A time series strategy is a type of specific forecasting that looks at historical, time-based data to draw conclusions. It uses the same numerical and historical data as any other forecasting strategy but within a specific period. Time series is particularly useful for forecasting seasonal businesses or businesses that see a boom at certain times of the year.
Toy companies, for example, likely see more sales near the end of the year and spend more time marketing at that time to coincide. Time series forecasting can help these companies look at the data just for those boom times year to year. It provides a more accurate picture of how campaigns perform during those seasons rather than year-round.

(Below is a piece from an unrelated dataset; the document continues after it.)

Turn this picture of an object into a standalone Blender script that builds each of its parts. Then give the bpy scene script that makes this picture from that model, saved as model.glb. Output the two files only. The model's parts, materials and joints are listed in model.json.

Uplift strategies build on multiple predictive marketing tactics to see how a brand intervention affects the likelihood of a specific outcome. You use it most often when looking for ways to upsell or cross-sell additional products or services to your audience. Uplift modeling is most common in predictive advertising because your brand’s intervention is an ad that plants the seed for the upsell or cross-sell.
This strategy can help you determine which audience segments are most likely to take the bait and which types of interventions, like pop-up ads or retargeting, are most likely to get them to convert.
No matter what type of predictive marketing strategies you use in your content marketing campaigns, it’s important to remember predictions are just educated guesses. It doesn’t matter how much planning and research you do, a campaign could still go sideways. The best part about predictive marketing, though, is that it prepares you for those situations in advance.
Plus, every new campaign provides more data, which fuels better predictive analysis for the future. You just have to make sure you’re collecting and analyzing it properly to get the most out of any strategy you choose.